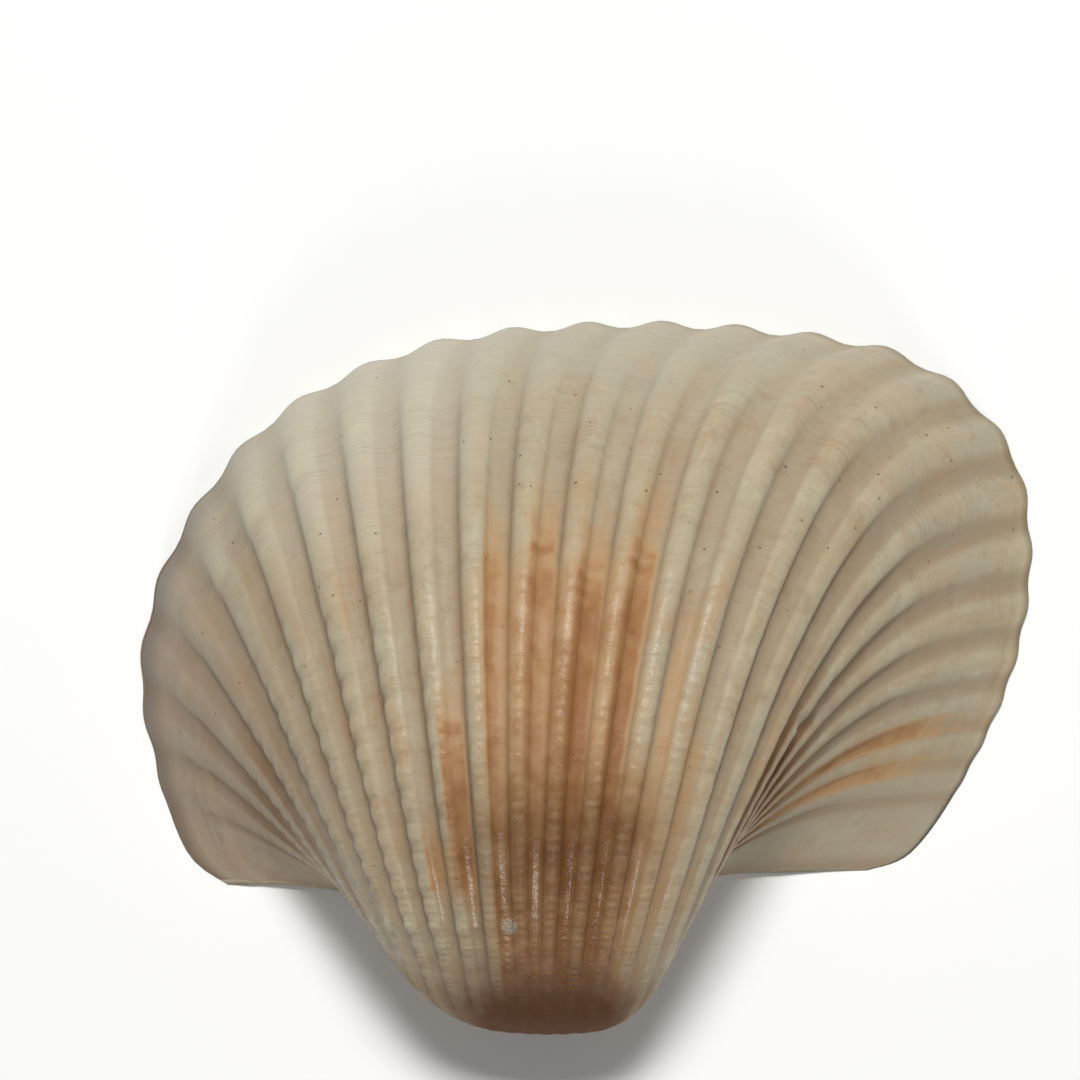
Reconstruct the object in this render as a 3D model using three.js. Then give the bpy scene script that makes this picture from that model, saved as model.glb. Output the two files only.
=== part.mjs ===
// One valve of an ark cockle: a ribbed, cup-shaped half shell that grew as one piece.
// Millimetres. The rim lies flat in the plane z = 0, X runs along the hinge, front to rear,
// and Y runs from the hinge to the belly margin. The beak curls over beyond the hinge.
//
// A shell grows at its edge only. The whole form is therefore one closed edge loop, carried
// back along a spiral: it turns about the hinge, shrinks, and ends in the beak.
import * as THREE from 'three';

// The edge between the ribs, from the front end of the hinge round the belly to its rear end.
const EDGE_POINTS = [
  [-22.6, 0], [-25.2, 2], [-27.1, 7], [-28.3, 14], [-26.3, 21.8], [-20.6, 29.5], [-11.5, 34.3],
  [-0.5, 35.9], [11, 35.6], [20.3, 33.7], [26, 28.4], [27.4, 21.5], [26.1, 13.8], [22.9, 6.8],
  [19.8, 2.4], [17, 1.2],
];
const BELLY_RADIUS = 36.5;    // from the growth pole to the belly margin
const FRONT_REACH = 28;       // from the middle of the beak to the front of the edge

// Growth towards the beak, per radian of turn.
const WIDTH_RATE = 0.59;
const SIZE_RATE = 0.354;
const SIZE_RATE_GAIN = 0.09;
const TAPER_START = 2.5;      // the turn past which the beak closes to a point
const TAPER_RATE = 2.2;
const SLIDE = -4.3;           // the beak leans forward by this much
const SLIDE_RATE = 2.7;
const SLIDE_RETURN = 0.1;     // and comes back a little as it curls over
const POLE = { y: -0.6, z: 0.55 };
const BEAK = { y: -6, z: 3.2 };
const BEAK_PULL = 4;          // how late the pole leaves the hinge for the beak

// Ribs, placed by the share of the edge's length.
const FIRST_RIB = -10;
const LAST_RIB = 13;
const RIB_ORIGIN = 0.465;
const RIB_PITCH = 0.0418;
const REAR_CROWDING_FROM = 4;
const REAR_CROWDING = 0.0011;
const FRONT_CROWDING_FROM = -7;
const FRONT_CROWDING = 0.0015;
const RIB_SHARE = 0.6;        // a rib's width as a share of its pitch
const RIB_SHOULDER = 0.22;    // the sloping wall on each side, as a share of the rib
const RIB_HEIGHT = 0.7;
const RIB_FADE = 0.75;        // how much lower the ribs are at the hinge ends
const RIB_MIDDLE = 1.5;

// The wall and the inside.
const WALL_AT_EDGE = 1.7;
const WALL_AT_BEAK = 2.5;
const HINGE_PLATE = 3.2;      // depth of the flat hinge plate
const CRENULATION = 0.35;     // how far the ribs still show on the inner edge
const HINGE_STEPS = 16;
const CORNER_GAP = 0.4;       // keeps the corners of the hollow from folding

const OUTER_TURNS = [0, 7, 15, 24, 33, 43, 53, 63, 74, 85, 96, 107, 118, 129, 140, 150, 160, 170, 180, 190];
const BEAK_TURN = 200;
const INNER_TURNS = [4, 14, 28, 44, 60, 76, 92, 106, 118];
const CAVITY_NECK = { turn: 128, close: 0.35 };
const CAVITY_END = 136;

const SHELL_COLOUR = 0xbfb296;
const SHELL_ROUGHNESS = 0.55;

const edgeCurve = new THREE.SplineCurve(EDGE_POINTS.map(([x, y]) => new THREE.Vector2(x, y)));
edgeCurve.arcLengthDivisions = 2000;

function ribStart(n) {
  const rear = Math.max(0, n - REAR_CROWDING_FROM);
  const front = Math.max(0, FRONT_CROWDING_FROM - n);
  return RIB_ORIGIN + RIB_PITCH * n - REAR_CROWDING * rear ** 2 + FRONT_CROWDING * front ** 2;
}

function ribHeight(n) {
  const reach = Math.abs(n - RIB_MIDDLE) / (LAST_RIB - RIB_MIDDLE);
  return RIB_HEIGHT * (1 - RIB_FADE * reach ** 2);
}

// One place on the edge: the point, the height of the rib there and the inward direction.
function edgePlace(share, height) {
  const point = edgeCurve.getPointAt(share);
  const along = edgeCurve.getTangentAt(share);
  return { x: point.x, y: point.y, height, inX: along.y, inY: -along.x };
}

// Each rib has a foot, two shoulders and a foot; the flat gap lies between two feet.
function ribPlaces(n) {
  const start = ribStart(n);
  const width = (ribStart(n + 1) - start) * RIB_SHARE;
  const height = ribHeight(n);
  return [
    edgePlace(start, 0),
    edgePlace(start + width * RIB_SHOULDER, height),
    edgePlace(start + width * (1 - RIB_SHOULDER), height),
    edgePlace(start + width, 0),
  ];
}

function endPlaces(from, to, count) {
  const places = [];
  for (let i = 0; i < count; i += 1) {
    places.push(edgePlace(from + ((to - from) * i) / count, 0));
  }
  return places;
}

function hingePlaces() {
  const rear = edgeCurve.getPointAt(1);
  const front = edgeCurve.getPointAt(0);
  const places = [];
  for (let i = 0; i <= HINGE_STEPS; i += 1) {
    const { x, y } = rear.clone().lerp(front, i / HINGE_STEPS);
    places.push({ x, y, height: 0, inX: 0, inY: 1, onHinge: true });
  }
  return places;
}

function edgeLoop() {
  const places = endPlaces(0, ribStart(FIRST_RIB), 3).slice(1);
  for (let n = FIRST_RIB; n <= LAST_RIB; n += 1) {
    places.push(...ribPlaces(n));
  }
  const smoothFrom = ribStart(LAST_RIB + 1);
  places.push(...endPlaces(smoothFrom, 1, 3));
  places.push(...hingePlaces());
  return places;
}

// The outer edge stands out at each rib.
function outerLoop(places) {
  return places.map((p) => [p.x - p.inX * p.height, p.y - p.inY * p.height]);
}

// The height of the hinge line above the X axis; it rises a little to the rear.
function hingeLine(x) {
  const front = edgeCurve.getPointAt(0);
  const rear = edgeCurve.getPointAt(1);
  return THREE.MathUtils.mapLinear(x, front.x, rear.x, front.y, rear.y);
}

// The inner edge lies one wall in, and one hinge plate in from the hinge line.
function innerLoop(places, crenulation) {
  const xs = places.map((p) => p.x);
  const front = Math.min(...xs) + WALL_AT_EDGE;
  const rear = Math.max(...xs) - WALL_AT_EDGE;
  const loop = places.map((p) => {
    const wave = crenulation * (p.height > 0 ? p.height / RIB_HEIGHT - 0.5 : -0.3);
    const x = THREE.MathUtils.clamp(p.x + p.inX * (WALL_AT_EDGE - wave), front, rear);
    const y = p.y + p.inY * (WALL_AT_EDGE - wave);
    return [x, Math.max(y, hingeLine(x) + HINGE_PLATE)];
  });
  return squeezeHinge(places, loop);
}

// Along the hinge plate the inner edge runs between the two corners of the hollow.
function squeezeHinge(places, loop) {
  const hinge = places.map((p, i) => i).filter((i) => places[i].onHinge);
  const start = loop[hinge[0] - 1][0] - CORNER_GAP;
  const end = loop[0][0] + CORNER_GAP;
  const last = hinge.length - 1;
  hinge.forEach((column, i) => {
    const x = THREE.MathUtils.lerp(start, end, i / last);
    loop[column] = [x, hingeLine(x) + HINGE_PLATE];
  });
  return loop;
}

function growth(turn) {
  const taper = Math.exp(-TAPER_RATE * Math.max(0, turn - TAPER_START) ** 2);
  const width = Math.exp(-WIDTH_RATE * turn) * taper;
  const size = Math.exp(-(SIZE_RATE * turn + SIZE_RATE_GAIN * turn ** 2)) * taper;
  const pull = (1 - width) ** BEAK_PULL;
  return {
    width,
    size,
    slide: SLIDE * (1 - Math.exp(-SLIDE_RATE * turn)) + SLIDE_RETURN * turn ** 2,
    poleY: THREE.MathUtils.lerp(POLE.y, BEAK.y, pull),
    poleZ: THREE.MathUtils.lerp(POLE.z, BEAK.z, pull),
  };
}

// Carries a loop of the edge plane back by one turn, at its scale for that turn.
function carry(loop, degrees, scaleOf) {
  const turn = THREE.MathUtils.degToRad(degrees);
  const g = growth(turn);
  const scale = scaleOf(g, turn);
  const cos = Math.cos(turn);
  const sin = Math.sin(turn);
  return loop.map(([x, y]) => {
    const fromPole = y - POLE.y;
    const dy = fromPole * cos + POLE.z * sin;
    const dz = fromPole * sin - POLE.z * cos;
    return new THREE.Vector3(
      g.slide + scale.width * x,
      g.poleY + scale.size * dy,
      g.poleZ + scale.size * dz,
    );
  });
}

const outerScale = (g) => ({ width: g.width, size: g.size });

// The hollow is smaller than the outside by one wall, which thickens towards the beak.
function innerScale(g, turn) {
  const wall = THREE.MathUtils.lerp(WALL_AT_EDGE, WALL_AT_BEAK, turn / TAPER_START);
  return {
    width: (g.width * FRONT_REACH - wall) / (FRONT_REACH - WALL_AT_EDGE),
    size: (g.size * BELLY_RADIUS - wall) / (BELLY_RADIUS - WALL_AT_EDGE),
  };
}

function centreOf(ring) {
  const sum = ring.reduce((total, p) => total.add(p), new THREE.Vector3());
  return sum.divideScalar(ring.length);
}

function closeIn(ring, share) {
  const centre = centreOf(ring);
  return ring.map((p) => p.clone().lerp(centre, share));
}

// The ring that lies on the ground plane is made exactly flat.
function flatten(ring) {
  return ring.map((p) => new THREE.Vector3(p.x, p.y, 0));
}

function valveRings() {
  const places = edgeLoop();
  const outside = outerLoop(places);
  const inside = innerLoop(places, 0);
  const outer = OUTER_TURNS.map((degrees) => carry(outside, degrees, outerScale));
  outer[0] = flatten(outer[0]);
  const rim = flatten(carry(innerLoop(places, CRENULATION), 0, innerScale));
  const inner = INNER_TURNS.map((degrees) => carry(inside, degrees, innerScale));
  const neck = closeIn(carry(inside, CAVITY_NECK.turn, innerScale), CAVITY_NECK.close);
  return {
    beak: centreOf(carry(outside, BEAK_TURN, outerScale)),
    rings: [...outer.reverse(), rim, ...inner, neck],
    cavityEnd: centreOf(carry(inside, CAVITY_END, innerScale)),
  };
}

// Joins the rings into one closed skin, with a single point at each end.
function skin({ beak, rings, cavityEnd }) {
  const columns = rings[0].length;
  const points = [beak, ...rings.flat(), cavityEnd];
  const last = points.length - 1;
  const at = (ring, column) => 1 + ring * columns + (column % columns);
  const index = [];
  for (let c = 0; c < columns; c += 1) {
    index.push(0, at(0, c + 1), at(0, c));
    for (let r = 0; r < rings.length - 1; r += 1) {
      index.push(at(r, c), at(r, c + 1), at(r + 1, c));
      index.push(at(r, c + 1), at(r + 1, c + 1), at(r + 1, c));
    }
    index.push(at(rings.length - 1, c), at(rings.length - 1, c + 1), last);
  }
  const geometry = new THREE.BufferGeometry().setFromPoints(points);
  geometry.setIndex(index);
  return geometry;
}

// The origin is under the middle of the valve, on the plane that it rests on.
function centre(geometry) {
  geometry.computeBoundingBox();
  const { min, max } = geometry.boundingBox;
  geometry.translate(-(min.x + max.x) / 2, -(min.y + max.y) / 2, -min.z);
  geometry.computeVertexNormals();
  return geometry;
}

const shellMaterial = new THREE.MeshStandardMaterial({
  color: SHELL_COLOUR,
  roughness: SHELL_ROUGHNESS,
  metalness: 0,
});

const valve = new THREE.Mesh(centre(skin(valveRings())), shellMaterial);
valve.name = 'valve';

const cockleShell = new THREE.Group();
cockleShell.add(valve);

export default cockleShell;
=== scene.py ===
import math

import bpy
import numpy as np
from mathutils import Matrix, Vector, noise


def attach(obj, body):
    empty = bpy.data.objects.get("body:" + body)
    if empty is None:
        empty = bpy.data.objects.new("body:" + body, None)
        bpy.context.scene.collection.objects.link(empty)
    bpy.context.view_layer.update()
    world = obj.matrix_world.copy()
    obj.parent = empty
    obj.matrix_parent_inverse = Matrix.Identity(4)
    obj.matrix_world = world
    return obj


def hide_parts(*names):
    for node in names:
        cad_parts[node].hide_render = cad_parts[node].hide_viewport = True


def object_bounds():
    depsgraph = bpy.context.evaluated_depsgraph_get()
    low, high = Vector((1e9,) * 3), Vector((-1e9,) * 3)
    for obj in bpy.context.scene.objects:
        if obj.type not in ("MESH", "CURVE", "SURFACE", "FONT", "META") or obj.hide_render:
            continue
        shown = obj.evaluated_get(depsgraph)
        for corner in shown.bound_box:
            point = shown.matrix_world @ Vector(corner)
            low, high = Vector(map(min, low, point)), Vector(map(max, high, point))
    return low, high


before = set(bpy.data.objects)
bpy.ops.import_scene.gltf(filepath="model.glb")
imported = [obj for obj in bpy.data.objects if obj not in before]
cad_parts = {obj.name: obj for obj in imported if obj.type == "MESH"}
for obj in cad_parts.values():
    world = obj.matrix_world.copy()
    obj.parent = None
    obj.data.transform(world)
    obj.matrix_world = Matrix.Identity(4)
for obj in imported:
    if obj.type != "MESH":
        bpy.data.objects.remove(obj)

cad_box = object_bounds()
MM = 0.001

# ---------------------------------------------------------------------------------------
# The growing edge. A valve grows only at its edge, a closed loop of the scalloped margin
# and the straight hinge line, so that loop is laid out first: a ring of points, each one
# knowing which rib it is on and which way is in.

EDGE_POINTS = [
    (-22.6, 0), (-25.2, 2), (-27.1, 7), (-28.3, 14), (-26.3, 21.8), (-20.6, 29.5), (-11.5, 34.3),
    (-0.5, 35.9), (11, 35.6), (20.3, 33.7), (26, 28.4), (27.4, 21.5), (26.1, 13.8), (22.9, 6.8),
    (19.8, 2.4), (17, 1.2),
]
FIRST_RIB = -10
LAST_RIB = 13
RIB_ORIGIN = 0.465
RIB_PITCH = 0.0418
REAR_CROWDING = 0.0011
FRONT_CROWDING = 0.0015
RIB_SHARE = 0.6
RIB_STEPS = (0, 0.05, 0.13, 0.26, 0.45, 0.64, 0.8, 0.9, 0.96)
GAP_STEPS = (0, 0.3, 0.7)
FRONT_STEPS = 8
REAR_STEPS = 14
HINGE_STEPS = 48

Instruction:
Output exactly the lines running from the line containing "const valve = new" through the line containing "for node in", and only those lines.

Answer:
const valve = new THREE.Mesh(centre(skin(valveRings())), shellMaterial);
valve.name = 'valve';

const cockleShell = new THREE.Group();
cockleShell.add(valve);

export default cockleShell;
=== scene.py ===
import math

import bpy
import numpy as np
from mathutils import Matrix, Vector, noise


def attach(obj, body):
    empty = bpy.data.objects.get("body:" + body)
    if empty is None:
        empty = bpy.data.objects.new("body:" + body, None)
        bpy.context.scene.collection.objects.link(empty)
    bpy.context.view_layer.update()
    world = obj.matrix_world.copy()
    obj.parent = empty
    obj.matrix_parent_inverse = Matrix.Identity(4)
    obj.matrix_world = world
    return obj


def hide_parts(*names):
    for node in names:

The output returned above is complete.